A cleaner setup usually wins. Photographers tend to do better with a few tools that handle the essentials well rather than a sprawling system they only half use.

What software do photographers use for booking and client experience?

This depends on business model, but photographers who book sessions on a schedule usually need more than a contact form. They need a clear booking flow where clients can choose a session, pay a deposit, and get the details without a long manual exchange.

That is where lightweight booking software can make sense. Instead of trying to run the entire business through a heavy platform, some photographers prefer a simpler system focused on confirmed appointments, deposits, reminder messages, and a polished client-facing process. For solo professionals and small teams, that can be the more useful setup.

A platform like Revenue Studio fits that kind of workflow. It is not about adding complexity. It is about helping appointment-based businesses turn interest into actual bookings with less admin in between.

For photographers, that can be especially useful when the schedule itself is the product. Mini sessions, portraits, headshots, branding sessions, and seasonal bookings all rely on clients showing up on time and paying in advance or at least committing with a deposit.

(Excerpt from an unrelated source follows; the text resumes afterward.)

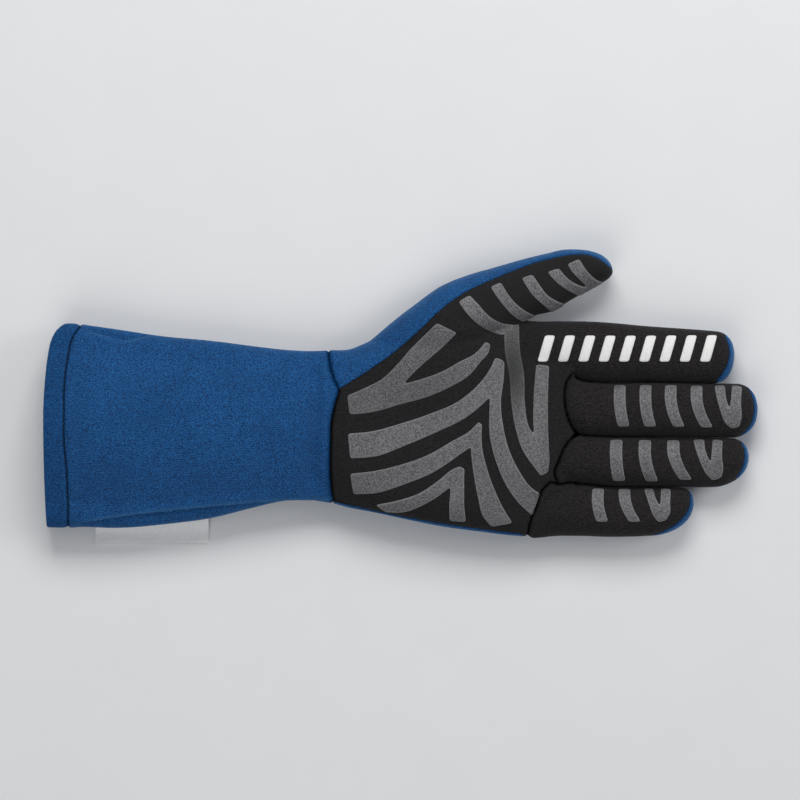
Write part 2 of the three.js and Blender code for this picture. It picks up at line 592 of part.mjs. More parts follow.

The simplest answer to what software photographers use

Most photographers use a mix of software, not a single magic platform. They usually have one or two tools for editing, one for image delivery, and one for the client side of the business. The exact brands vary, but the jobs stay the same: organize images, edit efficiently, deliver work professionally, and make it easy for clients to book.

If you are choosing your own setup, start with the bottleneck that costs you the most time or money. For some photographers, that is editing. For others, it is chasing inquiries, manually confirming sessions, or losing income to uncommitted bookings.

The smartest software stack is not the most advanced one. It is the one that helps you do great work, protect your time, and give clients a polished experience from the first message forward.

Good photography software should make your business feel lighter, not more complicated.